• **Description of the task**:
Quote the material below exactly as written, from the first line to the line that holds "and two wheels.", endpoints included.

__________________________________________________

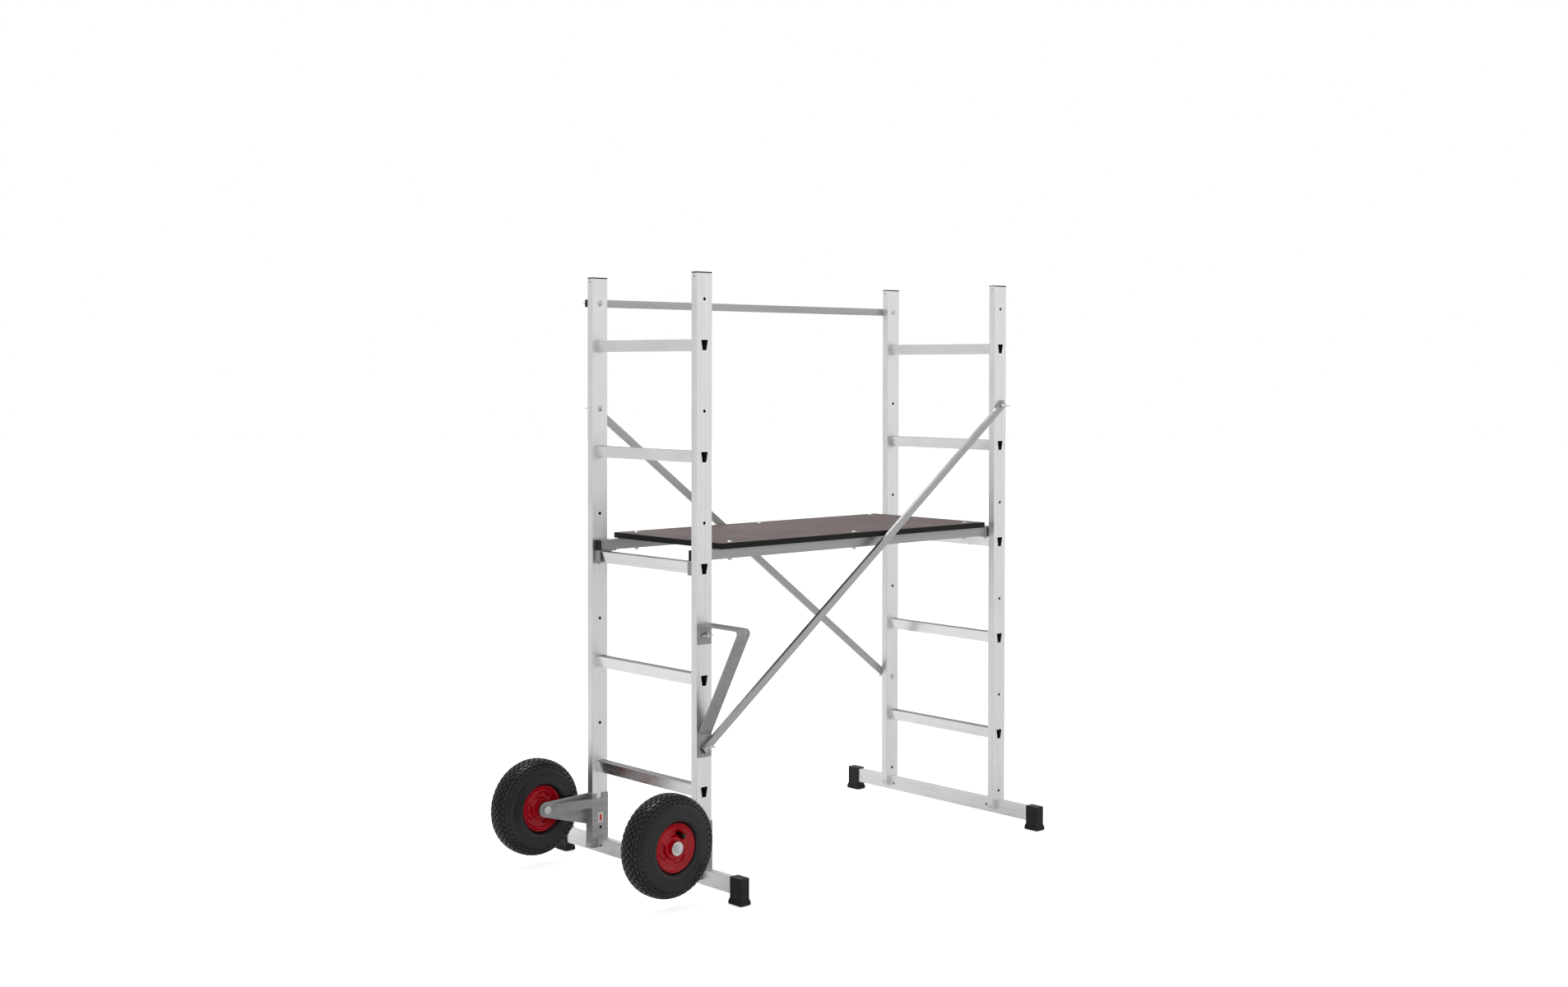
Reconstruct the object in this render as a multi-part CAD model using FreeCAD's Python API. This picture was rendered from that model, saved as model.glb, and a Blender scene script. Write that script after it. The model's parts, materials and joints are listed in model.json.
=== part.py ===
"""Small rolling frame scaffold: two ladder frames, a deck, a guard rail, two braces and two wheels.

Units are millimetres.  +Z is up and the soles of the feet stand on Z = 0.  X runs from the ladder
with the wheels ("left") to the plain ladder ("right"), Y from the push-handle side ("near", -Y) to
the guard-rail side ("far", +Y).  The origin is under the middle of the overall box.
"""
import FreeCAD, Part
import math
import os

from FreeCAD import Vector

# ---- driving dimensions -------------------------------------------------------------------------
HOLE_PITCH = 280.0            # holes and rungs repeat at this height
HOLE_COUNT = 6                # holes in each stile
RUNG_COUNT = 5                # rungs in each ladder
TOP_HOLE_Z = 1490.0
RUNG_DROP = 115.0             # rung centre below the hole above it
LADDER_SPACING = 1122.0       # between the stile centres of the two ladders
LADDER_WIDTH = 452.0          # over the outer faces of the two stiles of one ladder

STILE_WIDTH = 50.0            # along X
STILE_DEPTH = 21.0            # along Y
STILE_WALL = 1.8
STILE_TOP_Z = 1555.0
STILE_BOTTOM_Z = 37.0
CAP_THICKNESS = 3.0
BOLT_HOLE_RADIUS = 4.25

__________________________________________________

• **Result of this task**:
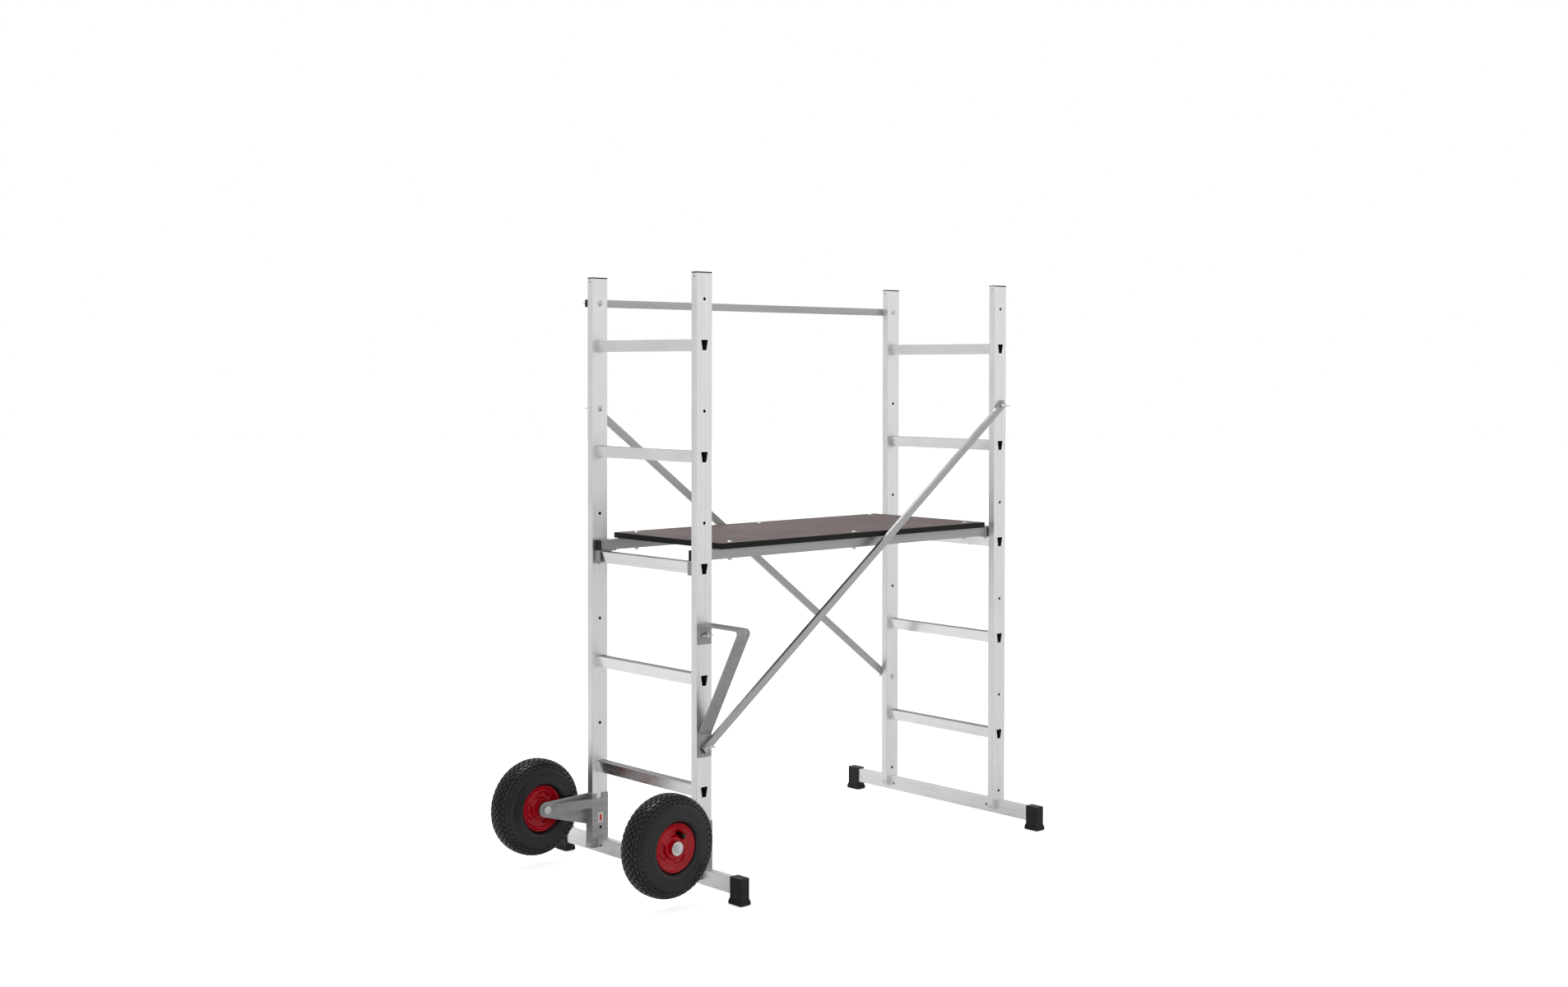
Reconstruct the object in this render as a multi-part CAD model using FreeCAD's Python API. This picture was rendered from that model, saved as model.glb, and a Blender scene script. Write that script after it. The model's parts, materials and joints are listed in model.json.
=== part.py ===
"""Small rolling frame scaffold: two ladder frames, a deck, a guard rail, two braces and two wheels.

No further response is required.